4 The webserver reads the zip contents from the live job pod and saves it in its
own storage account environment.
5 The resulting archive is returned to the end user.

The Federated Node was made available in open source in November 2024, and the
initial release was comprehensively tested by an independent contractor who identified
no significant concerns. We anticipate that subsequent major versions will also be
tested in a representative environment.
The Federated Node is available under the GNU GPL v3 license. Releasing under this
license means that the Federated Node will be free to use, and that other projects can
modify and distribute the source code as they need, while ensuring that any
subsequent projects based on the FN must also be open-source.

Why Open Source?

The Federated Node is the first product available under the new Aridhia Open Source
GitHub organisation.
As a company our goal is to bring large-scale computing and analytics to healthcare
and to bridge the gap between clinical research and how that knowledge contributes
to day-to-day healthcare delivery. And Aridhia Open Source has been created in that
same spirit, reinforcing our commitment to a world with better healthcare outcomes
for all patients.
The Federated Node is an appropriate first open-source offering. The successful
creation of federated networks depends on the participants adopting common
standards, so ease of distribution and adoption is an important consideration for any
data federation software, and releasing the FN under a recognised open-source licence should encourage wider usage.
The Aridhia DRE: Federation in a Trusted Research Environment
As detailed above, the Federated Node is a component for running federated tasks, not a complete product, and assumes that users of the FN will integrate it with other
components which provide:
• Metadata catalogue
• Data Access Request (DAR) Management
• User interface (UI) for submitting tasks
• UI for viewing results
The following diagram shows the Aridhia DRE integrating with a Federated Node
deployed in a remote environment. The DRE provides a metadata catalogue and data
access request process through FAIR Data Services, and a secure environment for
querying the federated data in Workspaces.

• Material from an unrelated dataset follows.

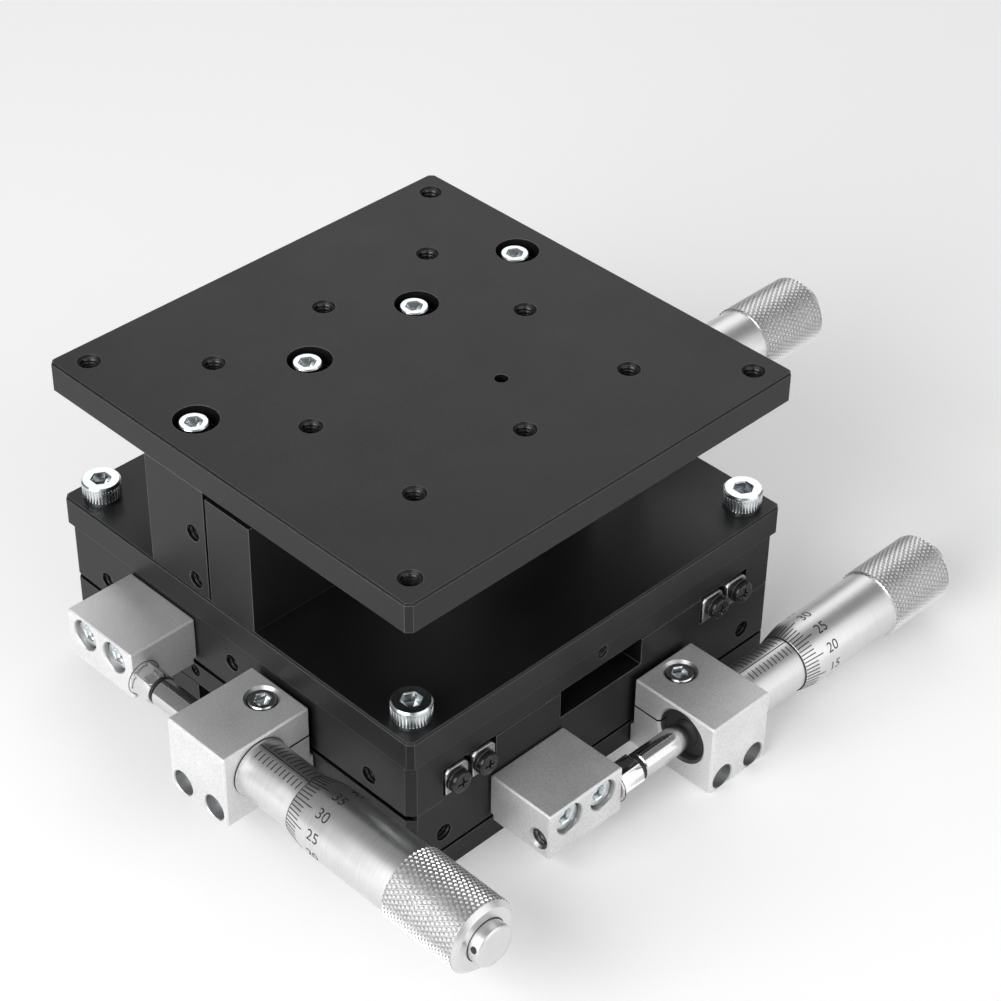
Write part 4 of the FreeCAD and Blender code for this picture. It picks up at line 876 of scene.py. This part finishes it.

1 Submit data access request
2 Approve data access request
3 Issue credentials for FN
4 Access secure workspace
5 Submit federated query
6 Return results

The data source self-service feature in FAIR Data Services makes it easy for data
owners to create a metadata record and associate it with a deployed Federated Node,
and to ensure the secure generation and transfer of user auth tokens into Workspaces.
In addition to security, querying a Federated Node from a workspace gives the
researcher a flexible user interface that facilitates the deployment of custom
applications for querying federated datasets and visualising the results.